How is this strategy different from a strategy that targets the traditional consumer sectors?
There are different ways to invest in consumption trends. In our fund, we have significant exposure to pure-play consumer companies in the discretionary and staples sectors, but we acknowledge that the consumption story today is not limited to only these sectors. Companies are developing and delivering unique products and services, enabled by science and technology, which are fueling the consumption story from a different vantage point. We are researching and investing in companies with exposure to these trends as well.
How is consumption different in developed markets from emerging markets?
Developed market consumers tend to be loyal to established brands so the growth comes from product innovation and changing lifestyle preferences. One example we see in the developed markets is an ongoing rise of “free from” products and a desire for minimally-processed natural and organic products in food and personal care. Consumers are willing to pay higher prices for products that suit their health and wellness concerns. In the emerging markets, on the other hand, consumption preferences are still being formed. Rather than relying on innovation and lifestyle aspects to sell products, global companies are investing in brand recognition, making sure that their products are available and attractive to local consumers who may not yet have their loyalties established. This has been a challenging task for the global brands in the emerging markets because many traditional advertising channels — such as in-store displays and sampling — have become less relevant due to the rise of mobile commerce. Companies must find new ways to connect with customers who visit physical stores infrequently.
Since consumption is also the main focus for the Mirae Asset Emerging Markets Great Consumer Fund, is there any investment overlap between the two funds?
The consumption story can vary greatly across regions and countries. The Global Great Consumer Fund typically invests in global winners with a broad presence, so you would see more exposure to developed countries such as the United States, Germany, and Japan. Most of the companies in our portfolio will also benefit from consumption tailwinds in the emerging markets given their global operations.
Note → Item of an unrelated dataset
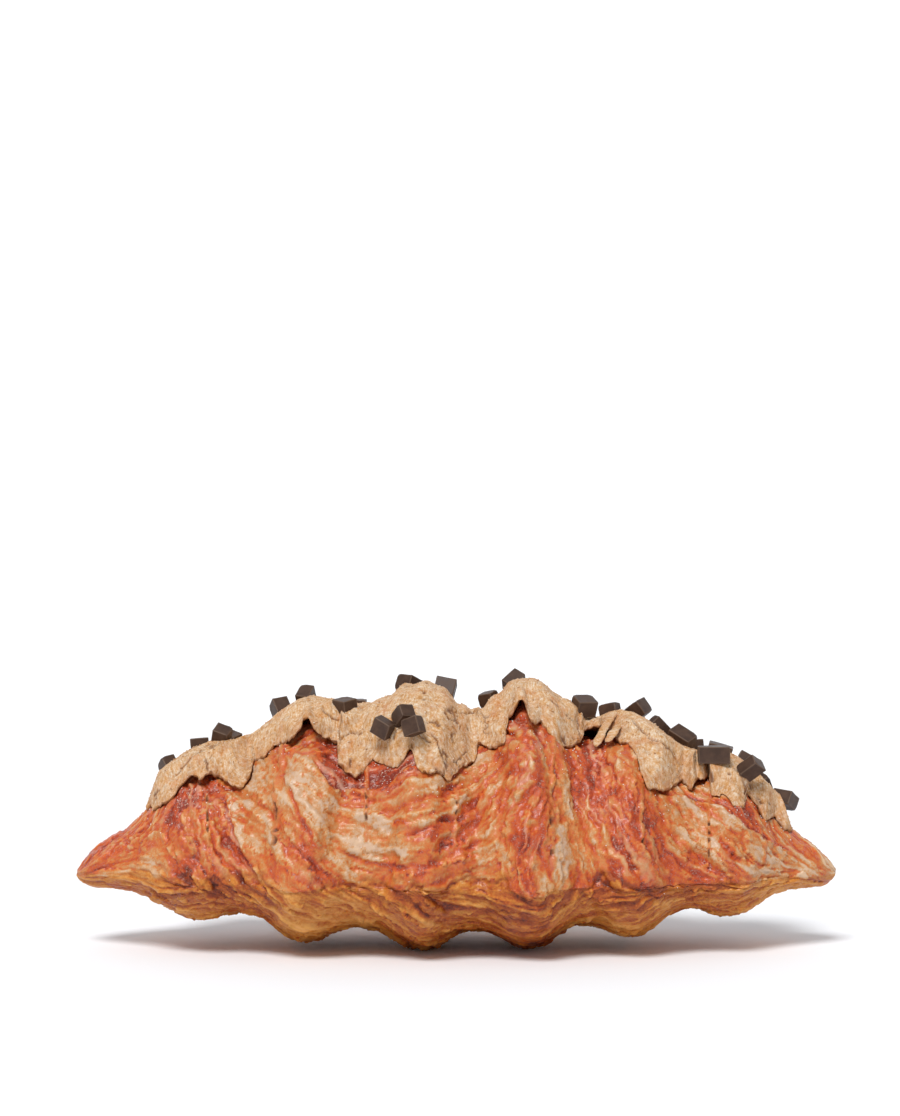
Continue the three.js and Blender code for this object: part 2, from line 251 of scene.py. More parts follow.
# What the baker's hands and the oven did to the crust, read off the photograph. Each spot is its pixel,
# which way the flakes lie there in degrees up from the right, and how much red-brown glaze shows between them,
# from 0 to 1.
spots = [
    (105, 850, 36, 0.62), (110, 872, 4, 0.15), (140, 838, 24, 0.6), (148, 866, -14, 0.12),
    (120, 888, -10, 0.6), (172, 808, 62, 0.62), (166, 850, 112, 0.34), (190, 798, 100, 0.74),
    (197, 838, 106, 0.62), (188, 868, 118, 0.5), (226, 822, 116, 0.76), (232, 856, 128, 0.9),
    (246, 800, 146, 0.16), (256, 838, 128, 0.2), (246, 874, 140, 0.62), (270, 775, 100, 0.16),
    (300, 762, 138, 0.3), (292, 828, 114, 0.42), (316, 862, 126, 0.78), (280, 868, 128, 0.45),
    (308, 742, 42, 0.72), (340, 774, 138, 1), (368, 782, 176, 1), (396, 770, 24, 1),
    (330, 812, 148, 0.08), (350, 846, 164, 0.1), (372, 812, 160, 0.42), (398, 856, 172, 0.16),
    (408, 830, 4, 0.66), (432, 796, 26, 0.22), (444, 832, 30, 0.5), (438, 866, 24, 0.55),
    (380, 872, 172, 0.5), (478, 782, 36, 0.2), (468, 816, 52, 0.56), (486, 850, 14, 0.22),
    (470, 874, 8, 0.5), (520, 748, 122, 0.72), (532, 786, 28, 0.48), (508, 850, 104, 0.1),
    (508, 806, 80, 0.45), (536, 830, 62, 0.68), (534, 872, 104, 0.5), (566, 852, 108, 0.06),
    (562, 776, 112, 0.42), (562, 812, 96, 0.3), (598, 776, 104, 0.8), (600, 826, 110, 0.52),
    (626, 800, 112, 0.66), (636, 846, 118, 0.82), (590, 858, 116, 0.4), (616, 874, 134, 0.86),
    (640, 776, 108, 0.3), (662, 800, 138, 0.26), (664, 836, 122, 0.46), (690, 826, 136, 0.26),
    (692, 862, 150, 0.52), (722, 822, 140, 0.16), (728, 856, 136, 0.55), (746, 808, 140, 0.86),
    (764, 842, 152, 0.2), (786, 828, 140, 0.8), (802, 856, 152, 0.5), (780, 872, 174, 0.12),
    (176, 900, 20, 0.4), (250, 905, 150, 0.45), (310, 912, 146, 0.3), (352, 900, 150, 0.15),
    (424, 922, 136, 0.45), (476, 900, 162, 0.6), (524, 916, 168, 0.7), (566, 902, 44, 0.45),
    (622, 908, 24, 0.35), (700, 898, 12, 0.4), (770, 888, 12, 0.25), (390, 902, 140, 0.35),
]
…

From time to time we invest in local emerging markets companies which fit into our investment strategy, but in general, the overlap in holdings between the Emerging Markets Great Consumer Fund and Global Great Consumer Fund is quite low.
Can you give us an example of a consumption theme you’re currently investing in?
One consumption theme that we’re excited about is payment technology. Cash transactions will never go away completely but the continued development of mobile and digital payments is facilitating global consumption growth. One lateral implication of the development in payment technology is that companies will be able to analyze their sales data more effectively, which will in turn enable them to target ad spending to the right customers at the right time, thus driving profitable growth. That’s a theme we invest in and continue to see happening.
What key risks do you see for the consumption story going forward?
We are not concerned about the consumption story from a longer-term perspective because consumption will always be a key driver of economic growth, particularly as the world population grows. On the margin, the key shorter-term risks for the consumption story tend to be headlines highlighting weakness in a particular geography or industry. We are keen to stay nimble and focus on the relative winners in a dynamic global consumption environment. Also, we seek to avoid the established companies that are being disrupted by the advancement of technology or falling out of favor with consumers.
Why use an active approach for this strategy?
An active approach makes a lot of sense in this strategy given the fact that a consumption-focused investment approach cuts across several different industries. Passive market indices take a simple approach to organizing industries. However, it may not be so easy to categorize a company when you dig into the details. Is Amazon (AMZN) a consumer company or an information technology company? Of course there are parts of Amazon that would fit nicely into either industry, but if you simply rely on the index industry definition then this can lead to missed investment opportunities. As an active manager, we take a bottom-up approach to focus our research on company fundamentals, competitive positioning, and valuation and we are confident that this approach will help continue to deliver alpha over the investment cycle.
Mirae Asset Global Investments may or may not hold a position in the company discussed and this is not a recommendation to buy, hold, or sell these companies.
Alpha — a measure of risk-adjusted return. Alpha measures the difference between a portfolio’s actual returns and what it might be expected to deliver based on its level of risk.
Investment Risk — There can be no guarantee that any investment strategy (risk management or otherwise) will be successful. All investing involves risk, including the potential of loss of principal.
Emerging Markets Risk — The risks of foreign investments are typically greater in less developed countries, which are sometimes referred to as emerging markets. For example, legal, political and economic structures in these countries may be changing rapidly, which can cause instability and greater risk of loss. These countries are also more likely to experience higher levels of inflation, deflation or currency devaluation, which could hurt their economies and securities markets. For these and other reasons, investments in emerging markets are often considered speculative. Similarly, investors are also subject to foreign securities risks including, but not limited to, the fact that foreign investments may be subject to different and in some circumstances less stringent regulatory and disclosure standards than US investments.